To do things differently to how you’ve been doing them before, to find new parts of yourself, to revisit old parts, and breathe new life into them. To experience that bravery, allows for a creativity that is expansive.
“Sex makes you want to try new things. It’s an inherently creative experience, act or practise,” says Grace.
#3. You’re completely in the moment
You know you’re having good sex, when you’re completely in the moment. If your mind is drifting off mid-way through… it might be a sign something is off. But in a healthy sex life, sex becomes this release that allows you to be present with your partner, your bodies and your pleasure.
“When you’re having more sex you’re prioritising time in the moment,” says Grace, “you’re being present. You’re not on your phone, you’re not doing the to-do list. You’re following things that feel good and that is creative.”
Much like going on a holiday, where you put aside allocated time to switch off, be in the moment and focus on following your desires, healthy sex can breed creativity.

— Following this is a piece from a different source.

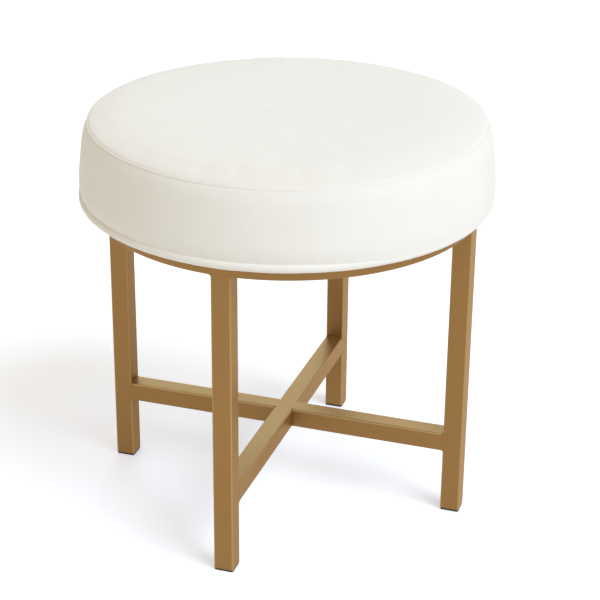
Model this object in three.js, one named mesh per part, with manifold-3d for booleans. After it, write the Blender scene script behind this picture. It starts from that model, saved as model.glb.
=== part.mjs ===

#4. Your sex-related neurochemicals are surging
And then, there’s the physical impact sex has on our bodies. “If we look at the neurochemicals: oxytocin, dopamine, serotonin – they make us feel good, more connected to our bodies (which makes us feel more creative).”
Good sex literally gives us good body chemicals. Like eating a delicious meal, looking at a beautiful view or achieving a bucket-list goal, good sex releases natural happy chemicals in our brains, which make us feel empowered and creative.
#5. You feel connected to others
In my experience, there isn’t much that makes me feel creative more than a sense of belonging; that I’m connected to others. Good, healthy and safe sex, both emotionally and physically, is the epitome of that feeling.
“The [neurochemicals] make us feel more connected to others,” Grace says. That feeling of finding someone to share a moment with, of feeling seen, heard, cared about, adored… these are all feelings that breed creativity.